**Data for the task:**
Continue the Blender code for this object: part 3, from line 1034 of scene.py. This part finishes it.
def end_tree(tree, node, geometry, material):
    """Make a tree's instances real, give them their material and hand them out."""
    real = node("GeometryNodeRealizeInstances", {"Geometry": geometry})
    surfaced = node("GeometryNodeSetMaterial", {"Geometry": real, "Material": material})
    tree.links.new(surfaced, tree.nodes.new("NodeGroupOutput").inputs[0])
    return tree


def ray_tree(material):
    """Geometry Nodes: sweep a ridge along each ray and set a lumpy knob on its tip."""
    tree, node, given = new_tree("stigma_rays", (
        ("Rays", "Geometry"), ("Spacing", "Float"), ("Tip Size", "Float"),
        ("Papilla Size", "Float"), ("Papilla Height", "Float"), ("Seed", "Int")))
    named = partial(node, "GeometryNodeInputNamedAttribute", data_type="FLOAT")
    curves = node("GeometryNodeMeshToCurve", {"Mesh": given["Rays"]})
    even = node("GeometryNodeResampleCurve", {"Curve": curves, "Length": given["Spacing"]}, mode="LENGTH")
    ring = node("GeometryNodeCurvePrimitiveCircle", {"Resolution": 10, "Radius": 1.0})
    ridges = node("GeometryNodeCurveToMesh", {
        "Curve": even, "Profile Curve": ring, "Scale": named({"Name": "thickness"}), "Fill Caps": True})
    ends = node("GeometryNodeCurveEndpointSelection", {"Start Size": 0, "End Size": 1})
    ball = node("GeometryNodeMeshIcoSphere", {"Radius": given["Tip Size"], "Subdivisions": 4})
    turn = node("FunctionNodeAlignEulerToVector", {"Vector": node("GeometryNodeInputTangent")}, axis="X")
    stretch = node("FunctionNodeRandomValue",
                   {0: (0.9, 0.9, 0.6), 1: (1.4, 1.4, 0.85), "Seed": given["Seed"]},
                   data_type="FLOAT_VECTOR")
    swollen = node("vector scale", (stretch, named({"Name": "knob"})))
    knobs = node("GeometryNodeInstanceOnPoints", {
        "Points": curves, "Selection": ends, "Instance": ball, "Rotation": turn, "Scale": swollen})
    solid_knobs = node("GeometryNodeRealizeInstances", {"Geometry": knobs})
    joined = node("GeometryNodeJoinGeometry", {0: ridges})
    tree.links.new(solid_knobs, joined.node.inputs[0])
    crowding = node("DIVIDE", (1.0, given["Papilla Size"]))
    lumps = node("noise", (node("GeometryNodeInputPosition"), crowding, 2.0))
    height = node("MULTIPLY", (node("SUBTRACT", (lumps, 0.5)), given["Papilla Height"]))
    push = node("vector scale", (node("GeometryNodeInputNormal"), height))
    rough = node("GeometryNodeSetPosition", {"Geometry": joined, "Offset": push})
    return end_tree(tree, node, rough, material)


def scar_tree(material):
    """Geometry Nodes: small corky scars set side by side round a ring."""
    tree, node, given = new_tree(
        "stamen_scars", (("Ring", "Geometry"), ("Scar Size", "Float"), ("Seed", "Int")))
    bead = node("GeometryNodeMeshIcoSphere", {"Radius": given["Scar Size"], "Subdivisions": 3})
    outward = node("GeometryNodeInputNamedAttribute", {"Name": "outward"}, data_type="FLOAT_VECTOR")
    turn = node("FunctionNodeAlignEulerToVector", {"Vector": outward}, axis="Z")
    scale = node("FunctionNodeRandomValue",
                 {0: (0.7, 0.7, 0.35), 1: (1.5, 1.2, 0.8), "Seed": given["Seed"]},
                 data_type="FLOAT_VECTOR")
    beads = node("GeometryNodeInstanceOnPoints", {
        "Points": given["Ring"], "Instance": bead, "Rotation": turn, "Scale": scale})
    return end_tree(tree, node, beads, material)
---
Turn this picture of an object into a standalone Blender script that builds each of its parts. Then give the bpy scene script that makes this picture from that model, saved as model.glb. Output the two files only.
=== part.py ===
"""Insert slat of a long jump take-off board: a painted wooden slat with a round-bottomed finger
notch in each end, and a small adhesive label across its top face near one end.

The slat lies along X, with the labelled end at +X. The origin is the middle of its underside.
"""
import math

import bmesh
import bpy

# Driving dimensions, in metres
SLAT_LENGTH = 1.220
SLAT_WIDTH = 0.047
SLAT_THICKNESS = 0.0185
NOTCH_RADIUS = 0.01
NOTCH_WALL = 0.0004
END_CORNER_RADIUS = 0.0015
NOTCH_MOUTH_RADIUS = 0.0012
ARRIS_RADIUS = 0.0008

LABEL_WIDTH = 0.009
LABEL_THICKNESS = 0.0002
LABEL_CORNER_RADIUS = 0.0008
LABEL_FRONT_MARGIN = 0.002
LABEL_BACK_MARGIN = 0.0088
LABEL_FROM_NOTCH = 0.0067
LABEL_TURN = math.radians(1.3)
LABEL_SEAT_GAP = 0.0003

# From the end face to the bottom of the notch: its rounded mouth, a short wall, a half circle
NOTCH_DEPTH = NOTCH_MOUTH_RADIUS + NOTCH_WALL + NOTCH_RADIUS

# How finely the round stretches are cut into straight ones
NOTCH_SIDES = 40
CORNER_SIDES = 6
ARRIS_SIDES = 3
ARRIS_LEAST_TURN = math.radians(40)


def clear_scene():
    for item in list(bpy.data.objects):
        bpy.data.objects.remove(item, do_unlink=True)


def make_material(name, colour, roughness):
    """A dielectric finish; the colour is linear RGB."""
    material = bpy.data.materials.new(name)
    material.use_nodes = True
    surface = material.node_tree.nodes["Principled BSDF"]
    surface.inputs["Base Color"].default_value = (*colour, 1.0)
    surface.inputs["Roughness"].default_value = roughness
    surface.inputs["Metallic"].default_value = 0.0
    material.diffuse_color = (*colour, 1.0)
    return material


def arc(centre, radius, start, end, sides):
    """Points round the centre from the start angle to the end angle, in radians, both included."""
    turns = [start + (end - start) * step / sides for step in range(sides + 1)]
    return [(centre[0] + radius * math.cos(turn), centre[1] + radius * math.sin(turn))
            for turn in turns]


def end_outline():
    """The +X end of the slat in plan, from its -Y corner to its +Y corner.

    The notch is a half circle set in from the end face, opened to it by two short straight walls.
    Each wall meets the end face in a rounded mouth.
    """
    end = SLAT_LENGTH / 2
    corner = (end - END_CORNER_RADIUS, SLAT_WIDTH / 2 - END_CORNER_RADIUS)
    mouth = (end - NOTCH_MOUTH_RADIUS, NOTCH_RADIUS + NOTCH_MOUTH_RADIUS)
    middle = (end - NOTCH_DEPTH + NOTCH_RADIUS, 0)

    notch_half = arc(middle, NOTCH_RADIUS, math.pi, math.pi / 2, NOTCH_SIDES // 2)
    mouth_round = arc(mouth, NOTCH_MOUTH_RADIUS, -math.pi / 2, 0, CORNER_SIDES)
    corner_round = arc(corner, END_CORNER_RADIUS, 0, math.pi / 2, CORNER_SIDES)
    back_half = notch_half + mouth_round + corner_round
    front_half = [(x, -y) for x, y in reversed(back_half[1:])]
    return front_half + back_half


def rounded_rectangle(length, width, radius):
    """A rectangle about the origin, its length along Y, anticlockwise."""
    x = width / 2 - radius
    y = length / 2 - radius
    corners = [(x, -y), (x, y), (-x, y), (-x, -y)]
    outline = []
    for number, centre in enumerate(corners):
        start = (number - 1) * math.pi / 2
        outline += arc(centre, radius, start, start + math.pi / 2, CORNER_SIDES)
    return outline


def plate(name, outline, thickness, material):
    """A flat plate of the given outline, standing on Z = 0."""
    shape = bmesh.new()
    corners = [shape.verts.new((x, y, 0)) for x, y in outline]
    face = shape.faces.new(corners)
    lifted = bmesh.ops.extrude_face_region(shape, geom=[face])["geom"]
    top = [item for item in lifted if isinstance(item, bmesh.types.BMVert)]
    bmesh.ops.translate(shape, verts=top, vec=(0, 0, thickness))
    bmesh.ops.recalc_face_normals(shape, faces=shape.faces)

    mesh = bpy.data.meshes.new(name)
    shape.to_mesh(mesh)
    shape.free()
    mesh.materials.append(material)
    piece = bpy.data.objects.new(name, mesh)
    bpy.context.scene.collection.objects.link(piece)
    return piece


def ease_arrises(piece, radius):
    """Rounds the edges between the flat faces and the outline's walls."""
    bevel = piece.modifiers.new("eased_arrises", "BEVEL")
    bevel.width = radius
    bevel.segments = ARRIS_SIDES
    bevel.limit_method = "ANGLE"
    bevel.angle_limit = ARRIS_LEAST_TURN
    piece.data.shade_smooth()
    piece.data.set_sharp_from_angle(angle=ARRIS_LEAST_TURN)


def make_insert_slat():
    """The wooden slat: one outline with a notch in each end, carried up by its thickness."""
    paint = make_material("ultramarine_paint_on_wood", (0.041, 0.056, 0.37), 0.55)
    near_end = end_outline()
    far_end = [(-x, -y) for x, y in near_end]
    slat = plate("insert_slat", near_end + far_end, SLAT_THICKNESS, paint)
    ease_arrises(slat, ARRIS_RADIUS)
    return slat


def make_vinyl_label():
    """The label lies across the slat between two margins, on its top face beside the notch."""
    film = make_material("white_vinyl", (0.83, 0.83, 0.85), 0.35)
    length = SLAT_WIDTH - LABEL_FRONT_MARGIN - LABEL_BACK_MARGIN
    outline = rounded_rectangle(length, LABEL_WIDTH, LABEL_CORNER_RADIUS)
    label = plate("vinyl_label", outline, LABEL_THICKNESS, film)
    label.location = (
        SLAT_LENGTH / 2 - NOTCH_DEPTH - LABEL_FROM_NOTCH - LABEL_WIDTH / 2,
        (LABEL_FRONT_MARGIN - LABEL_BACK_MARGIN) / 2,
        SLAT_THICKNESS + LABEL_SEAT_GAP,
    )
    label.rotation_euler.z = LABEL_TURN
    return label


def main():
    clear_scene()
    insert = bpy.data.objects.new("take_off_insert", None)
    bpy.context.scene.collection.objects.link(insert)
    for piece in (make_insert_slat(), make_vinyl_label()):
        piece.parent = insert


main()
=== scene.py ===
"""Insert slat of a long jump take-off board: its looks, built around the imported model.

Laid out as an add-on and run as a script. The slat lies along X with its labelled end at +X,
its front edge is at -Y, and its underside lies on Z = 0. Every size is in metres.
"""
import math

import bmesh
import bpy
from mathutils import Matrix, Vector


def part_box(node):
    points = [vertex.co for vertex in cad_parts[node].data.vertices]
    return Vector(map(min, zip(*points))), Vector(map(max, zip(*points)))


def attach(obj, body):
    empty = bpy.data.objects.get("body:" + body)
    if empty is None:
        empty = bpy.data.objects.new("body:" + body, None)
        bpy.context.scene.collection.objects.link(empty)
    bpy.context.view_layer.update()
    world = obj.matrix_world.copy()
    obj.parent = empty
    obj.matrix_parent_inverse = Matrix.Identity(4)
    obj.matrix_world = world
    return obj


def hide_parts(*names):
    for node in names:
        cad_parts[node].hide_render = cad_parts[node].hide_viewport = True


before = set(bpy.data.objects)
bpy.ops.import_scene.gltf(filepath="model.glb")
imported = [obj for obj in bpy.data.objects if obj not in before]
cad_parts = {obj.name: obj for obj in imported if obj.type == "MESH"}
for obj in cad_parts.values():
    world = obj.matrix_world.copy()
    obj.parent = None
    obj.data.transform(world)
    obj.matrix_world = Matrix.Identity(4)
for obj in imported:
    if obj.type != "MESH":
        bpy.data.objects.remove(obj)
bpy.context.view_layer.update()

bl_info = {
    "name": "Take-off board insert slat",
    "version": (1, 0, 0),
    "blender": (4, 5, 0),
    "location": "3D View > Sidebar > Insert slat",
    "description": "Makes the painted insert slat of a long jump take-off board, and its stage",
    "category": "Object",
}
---
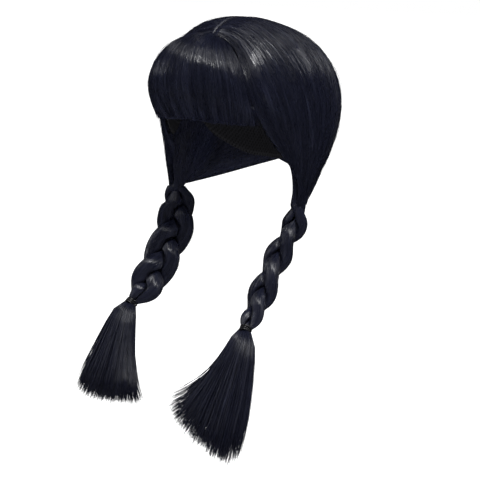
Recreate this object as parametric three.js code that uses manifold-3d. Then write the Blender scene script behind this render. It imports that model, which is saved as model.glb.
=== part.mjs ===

**Brief:** Reproduce exactly the lines from the one containing "bpy.context.scene.collection.objects.link(insert)" through the one containing "points = [vertex.co", inclusive, and nothing else.

**Complete output:**
    bpy.context.scene.collection.objects.link(insert)
    for piece in (make_insert_slat(), make_vinyl_label()):
        piece.parent = insert


main()
=== scene.py ===
"""Insert slat of a long jump take-off board: its looks, built around the imported model.

Laid out as an add-on and run as a script. The slat lies along X with its labelled end at +X,
its front edge is at -Y, and its underside lies on Z = 0. Every size is in metres.
"""
import math

import bmesh
import bpy
from mathutils import Matrix, Vector


def part_box(node):
    points = [vertex.co for vertex in cad_parts[node].data.vertices]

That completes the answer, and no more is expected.